Sumatra, on the other hand, wrote: "Yong ibang enforcer nila mga bastos din. Sinisigawan ka na nga na tumabi, di pa marunong rumespeto. Alam na kumukuha ka nang picture, ayun tumatayo sa harap mo." He shared a photo of the butt of a marshal covering the view of the Indak-indak dancers.
"Darling, not too long after we saw each other I was grabbed and shoved by a police officer... at an insignificant area pa gud that wasn't even crowded (behind Philpost) with only a few spectators and photogs. The participants normally walk thru there or casually practice their routine... even asking us to dance and interact with them," shared businesswoman/photographer Joanna Christina Lizares Co on Alcantara's wall.

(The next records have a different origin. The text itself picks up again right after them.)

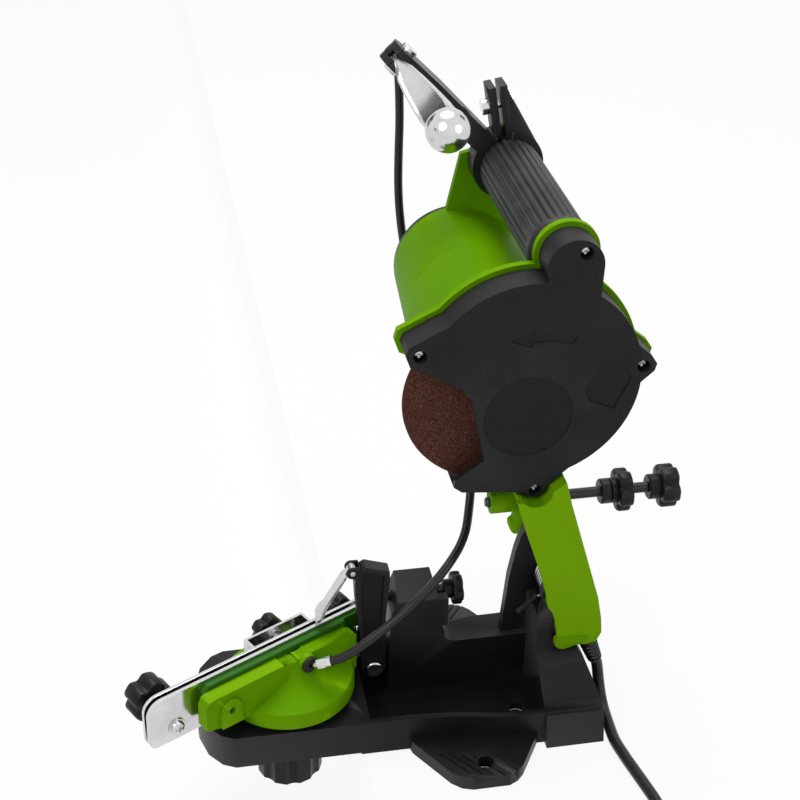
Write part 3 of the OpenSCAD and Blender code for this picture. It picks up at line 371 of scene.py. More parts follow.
@dataclass(frozen=True)
class Metal:
    """Plated or brushed metal with fine drawing lines and faint smudges."""

    colour: Colour
    stain: Colour
    rough: float = 0.12
    rough_swing: float = 0.12
    lines: Point = (90.0, 900.0, 900.0)
    line_height: float = 0.000008
    metallic: float = 1.0

    def dress(self, shader: Shader) -> bpy.types.Material:
        """Builds the surface's nodes.

        Args:
            shader: the empty tree.

        Returns:
            The material.
        """
        drawn = shader.noise(1.0, 3.0, shader.stretched(self.lines))
        smudge = shader.ramp(shader.noise(45.0, 5.0), (0.42, 0.0), (0.74, 1.0))
        colour = shader.mix(0.55 * smudge, self.colour, self.stain)
        rough = self.rough + smudge * self.rough_swing + (drawn - 0.5) * self.rough_swing
        return shader.finish(
            Base_Color=colour, Roughness=rough, Metallic=self.metallic,
            Normal=shader.bump(drawn, self.line_height),
        )


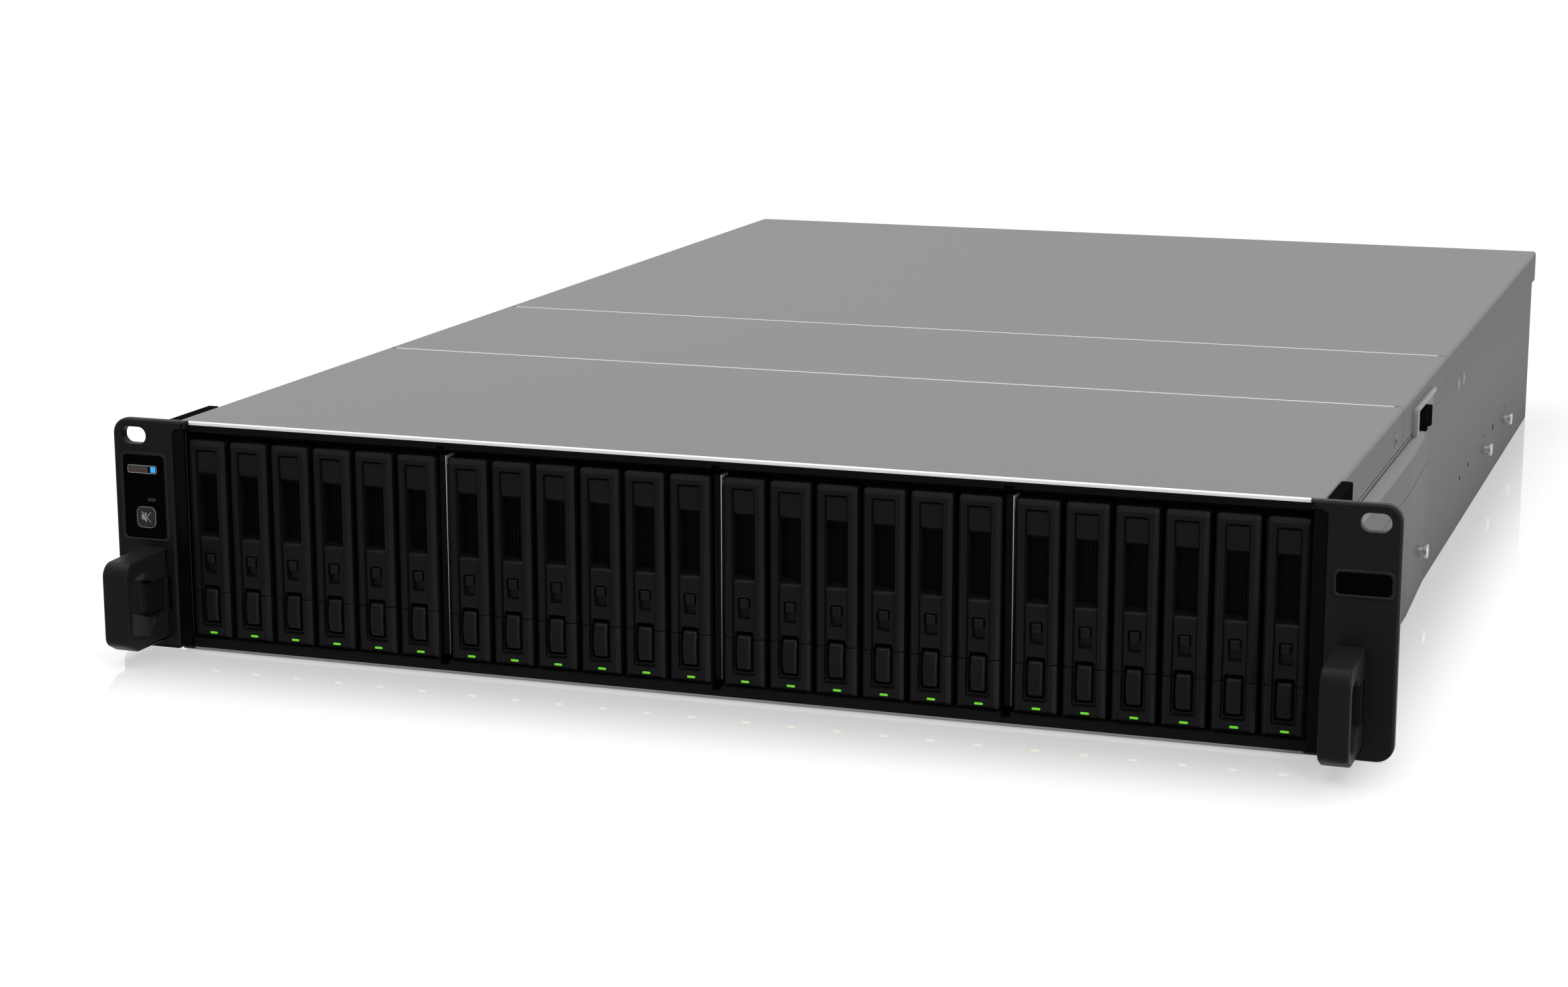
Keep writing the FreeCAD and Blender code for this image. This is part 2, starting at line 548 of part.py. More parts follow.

Sought out for his view on how other destinations handle photographers, Tourism Assistant Secretary Arturo P. Boncato Jr. said, "Photographers, photo bloggers, hobbyists, etc. are welcome partners of the tourism industry. In fact, we often engage them to communicate what they see through their lenses. It helps build destination brands."
Citing the Sinulog Festival as example, Boncato said their Regional Director said that photographers are allowed in all areas for as long as they have the access passes.
Meanwhile, in an interview over dxRP Radyo ng Bayan Monday, Supt. Royna Garma, who has been identified by photographers as the one who bawled them out before the start of the Indak-indak last Saturday in front of the Marco Polo Hotel, again apologized only to the media and not the other photographers around. She insisted that media photographers were allowed to take photos. This was not how Alcantara, Ng, and Manlupig described what they went through.
Published in the Sun.Star Davao newspaper on August 19, 2014.